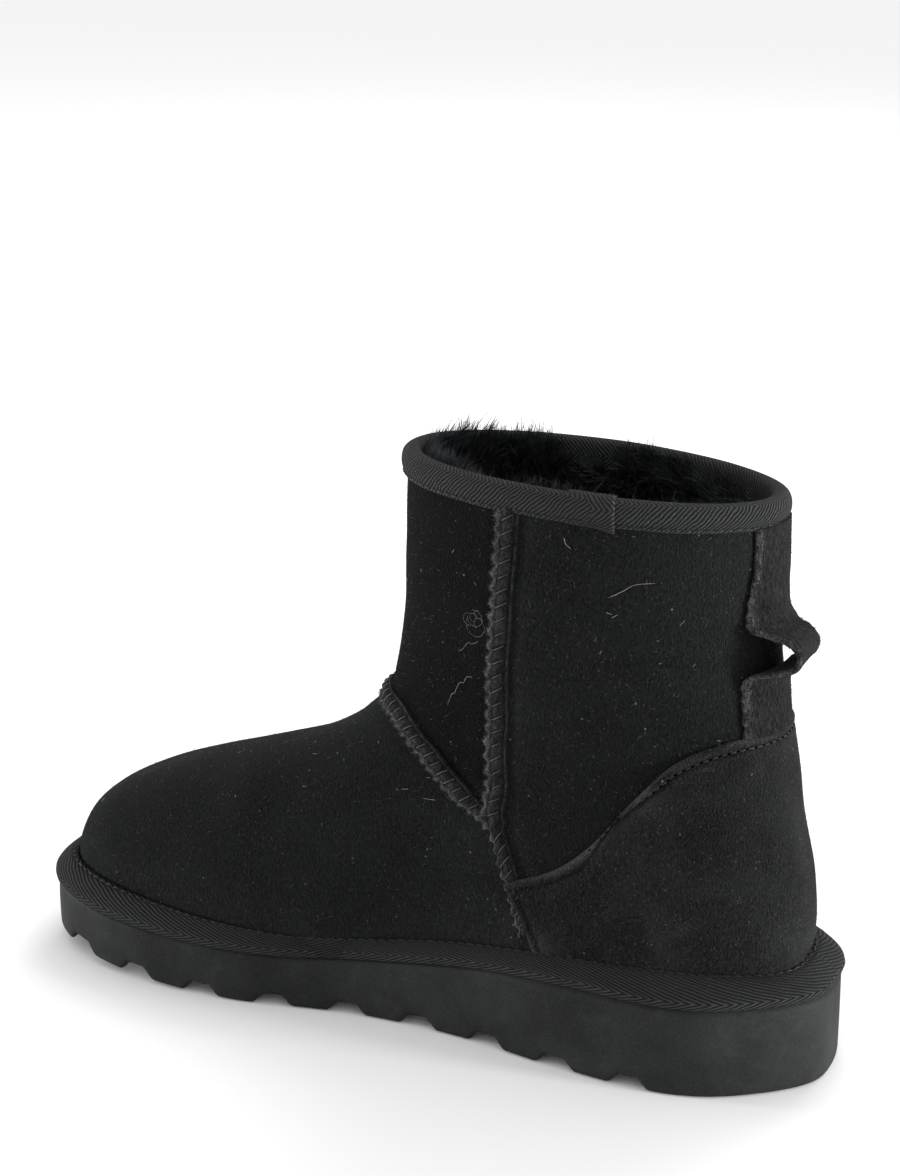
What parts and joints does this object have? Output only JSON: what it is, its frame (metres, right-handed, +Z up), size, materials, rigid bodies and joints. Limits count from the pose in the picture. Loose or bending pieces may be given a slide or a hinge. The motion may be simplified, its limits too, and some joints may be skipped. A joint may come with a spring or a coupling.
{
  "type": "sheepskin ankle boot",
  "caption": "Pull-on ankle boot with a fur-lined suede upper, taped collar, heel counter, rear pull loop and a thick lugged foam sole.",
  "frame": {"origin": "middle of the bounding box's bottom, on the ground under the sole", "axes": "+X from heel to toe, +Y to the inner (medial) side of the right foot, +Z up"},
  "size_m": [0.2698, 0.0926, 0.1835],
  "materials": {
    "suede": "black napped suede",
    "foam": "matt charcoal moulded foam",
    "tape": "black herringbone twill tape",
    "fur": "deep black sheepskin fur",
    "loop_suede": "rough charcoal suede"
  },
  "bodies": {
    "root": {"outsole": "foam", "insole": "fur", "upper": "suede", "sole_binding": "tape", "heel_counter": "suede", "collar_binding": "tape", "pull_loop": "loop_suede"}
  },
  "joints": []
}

### STATED TASK
Search the data for "joints". Copy every line that has it.

### THE SOLUTION
What parts and joints does this object have? Output only JSON: what it is, its frame (metres, right-handed, +Z up), size, materials, rigid bodies and joints. Limits count from the pose in the picture. Loose or bending pieces may be given a slide or a hinge. The motion may be simplified, its limits too, and some joints may be skipped. A joint may come with a spring or a coupling.
  "joints": []